Additional information
Abstract
Even with a plenty amount of normal samples, anomaly detection has been considered as a challenging machine learning task due to its one-class nature, i.e., the lack of anomalous samples in training time. It is only recently that a few-shot regime of anomaly detection became feasible in this regard, e.g., with a help from large vision-language pre-trained models such as CLIP, despite its wide applicability. In this paper, we explore the potential of large text-to-image generative models in performing few-shot anomaly detection. Specifically, recent text-to-image models have shown unprecedented ability to generalize from few images to extract their common and unique concepts, and even encode them into a textual token to "personalize" the model: so-called textual inversion. Here, we question whether this personalization is specific enough to discriminate the given images from their potential anomalies, which are often, e.g., open-ended, local, and hard-to-detect.

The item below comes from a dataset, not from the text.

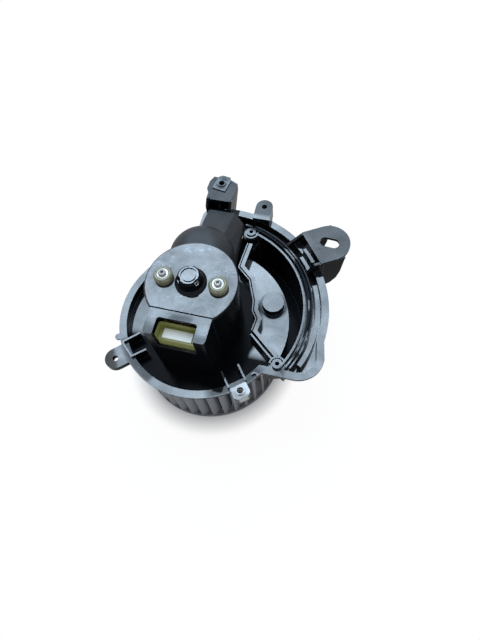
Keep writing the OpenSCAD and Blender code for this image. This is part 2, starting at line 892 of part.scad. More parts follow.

We observe that the standard textual inversion is not enough for detecting anomalies accurately, and thus we propose a simple-yet an effective regularization scheme to enhance its specificity derived from the zero-shot transferability of CLIP. We also propose a self-tuning scheme to further optimize the performance of our detection pipeline, leveraging synthetic data generated from the personalized generative model. Our experiments show that the proposed inversion scheme could achieve state-of-the-art results on a wide range of few-shot anomaly detection benchmarks.